The premise is that Maddie (Jennifer Lawrence) is trying to pay the increasingly gentrified property taxes on her house in Montauk. She’s in her early 30s, engages in casual sex, and constantly hurts any man who actually cares about her.

In order to pay her taxes she tries to work as an Uber driver, but her car has been repossessed. So instead, she replies to an ad on Craigslist posted by some rich helicopter parents who are looking for an older woman to date their incredibly withdrawn 19-year-old son — and by date, they essentially mean have sex with. In exchange, she gets a car. But, here’s the catch: The whole thing has to be a secret.

Many of the typical genre beats and tropes emerge quickly. Maddie initiates the process with ridiculously over-the-top seduction tactics that do not work. But once they get past that stage, she begins to honestly like Percy (Andrew Barth Feldman). What starts as a mercenary task becomes a matter of the heart.

Percy is hopelessly awkward — portrayed as if he’s slightly on the autism spectrum. But they begin to develop genuine intimacy and affection despite the deception. And of course, when Percy inevitably discovers the secret, his heart is broken. It’s not exactly an original plot, except that in the past, the roles would have probably been reversed. 

Lack of originality notwithstanding, this film is interesting because the complexities of contemporary young adult life are portrayed with such subtle despair — to the point where it crosses the line from sex comedy into sex tragedy. Sex is treated with so little mystery or magic throughout the story, making it almost erotically existential.  

Percy is in many ways a stand-in for so many zoomers. The triple threat of the internet, iPhone, and overbearing parents has castrated him. For those of us who can still remember a world without those things, it’s difficult to comprehend just how much they’ve changed the way kids grow up. Percy is capable but hasn’t really been given any reason to create a life outside of his bedroom. Maddie, of course, changes all that. 

She’s completely sexually liberated, which is to say she’s actually imprisoned by the millennial preoccupation with sex positivity — there’s no easier way to degrade eros than by dragging it through the sewer of universal permissiveness. But if nothing in sex matters (except for consent) then, of course, sex does not really matter — it is on the same level as a bowel movement. This is the perspective Maddie brings. After all, she’s willing to exchange sex for a car. 

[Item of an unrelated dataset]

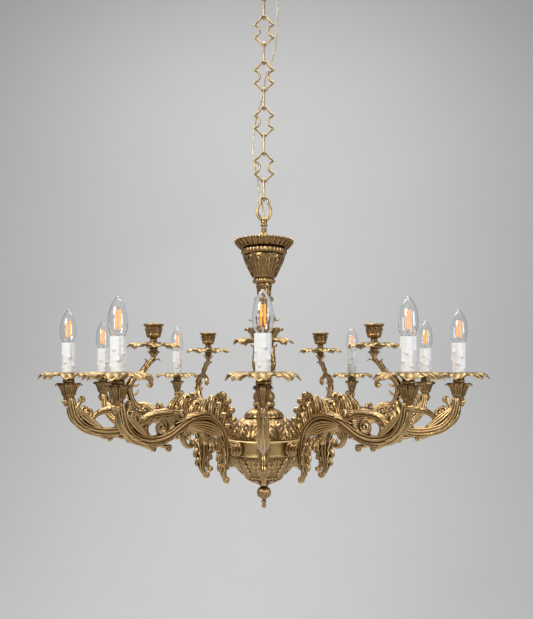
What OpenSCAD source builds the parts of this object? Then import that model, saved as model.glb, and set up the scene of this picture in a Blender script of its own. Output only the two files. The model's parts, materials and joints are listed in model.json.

But surprisingly, Percy doesn’t really place sex on a pedestal, which was Steve Carrell’s problem in the “40-Year-Old Virgin.” Despite sex being central to the plot in many ways, it’s almost a thematic afterthought. There’s nothing erotic in the picture, although Lawrence infamously has a full frontal scene, which is absolutely hilarious — she’s kicking the crap out of some people who have stolen Maddie and Percy’s clothes while they go skinny dipping.

The point of comedy is to tip over our “sacred cows.” And this film is often hilarious — the nude fight scene being a comedic highlight. Lawrence is one of the most multi-talented actresses of her generation.

But the world we now inhabit has a sort of sexual cloud hanging over it. In the ’80s and ’90s, sex comedies made the mistake of presenting sex as the greatest thing ever. As wonderful as sex can be, it certainly isn’t the end-all and be-all of life — and it’s at its best between people who actually love each other and meaningfully share life together (aka, marriage). But pop culture has come full circle now. HBO shows like “Girls” and “Euphoria” demonstrate this with disturbing clarity, to the point where they feel like conservative propaganda — the life of a modern liberated woman is one of complete alienation from community, love, and actual eros. 

The film puts Maddie on a sort of collision course with herself. Percy isn’t interested in just hooking up with her, which is not Maddie’s normal experience. She is used to guys just wanting to jump in bed with her, and if they want more of a real relationship later, she kicks them to the curb.

But Percy is genuinely interested in her. He’s been so isolated all through high school, and developing a real friendship with a member of the opposite sex does start to open him up. His parents’ creepy plan actually works — not because of the plan but because of Percy. Someone gave him a chance, and his humanity took over. The normal state of Western people is increasingly becoming one of alienation, but thankfully all it takes to start overcoming this distance is real connection. 

This glimmer of hope found in genuine friendship means there’s no reason to completely despair about the societal quagmire future generations will have to deal with. But they still face a truly bizarre and disconnected world — that’s where the title of the movie comes from.

Maddie has no “hard” feelings. She treats life as if it’s just a big game that doesn’t matter. But as it turns out, this is really the most difficult way to live. It’s the hard things in life (no pun intended — this is a review about a sex comedy) that make it meaningful. Sharing pain and difficulty is what really brings humans together.

Hollywood pretends to be woke, ironic, and cynical. But the truth is revealed in stories like these. They know that all the liberal pretense — all the sex positivity — is just a front. We all want real connections with people. In the end, we all want hard feelings.